Helicobacter (H.) spp. are helical or curved, gram-negative bacteria. At least 35 species are known; some of them colonise the gastric mucosa, while others colonise the intestine and liver of humans or animals. Transmission occurs via the oral-oral or possibly also the anal-oral route. In humans, H. pylori is correlated with gastritis and stomach ulcers and can also be transmitted to animals. However, it is not pathognomonic in dogs.
Pathogenicity of Helicobacter spp. in animals has not yet completely been clarified. Infections do not always cause a disease; prevalence is very high in both healthy as well as infected animals. H. mustelae was detected in ferrets with gastritis and stomach ulcers, H. heilmanii was found in pigs with stomach ulcers. They are also associated with gastritis, vomiting and inappetence in dogs, cats and ferrets. In cats, Helicobacter spp. Are associated with progressive lymphocytic cholangitis. In Muridae, helicobacter infection is often seen in association with typhlitis or rectal prolapse. In hamsters, the infection is often subclinical. In some cases, gastritis similar to that in humans may occur.

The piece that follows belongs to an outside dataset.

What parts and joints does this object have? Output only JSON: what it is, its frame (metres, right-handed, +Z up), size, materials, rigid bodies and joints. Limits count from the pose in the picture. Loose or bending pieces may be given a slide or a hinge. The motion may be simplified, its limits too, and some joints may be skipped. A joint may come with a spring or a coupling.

Gastric Helicobacter spp. include, H. heilmannii, H. felis, H. bizzozeronii, H. salomonis and others; the intestinal ones comprise, for example, H. canis, H. bilis, H. cinaedi as well as Flexispira rappini. Flexispira rappini, which is also assigned to the genus Helicobacter, is associated with abortions in sheep. Aborted lambs show multifocal hepatic necroses – similar to campylobacter infections.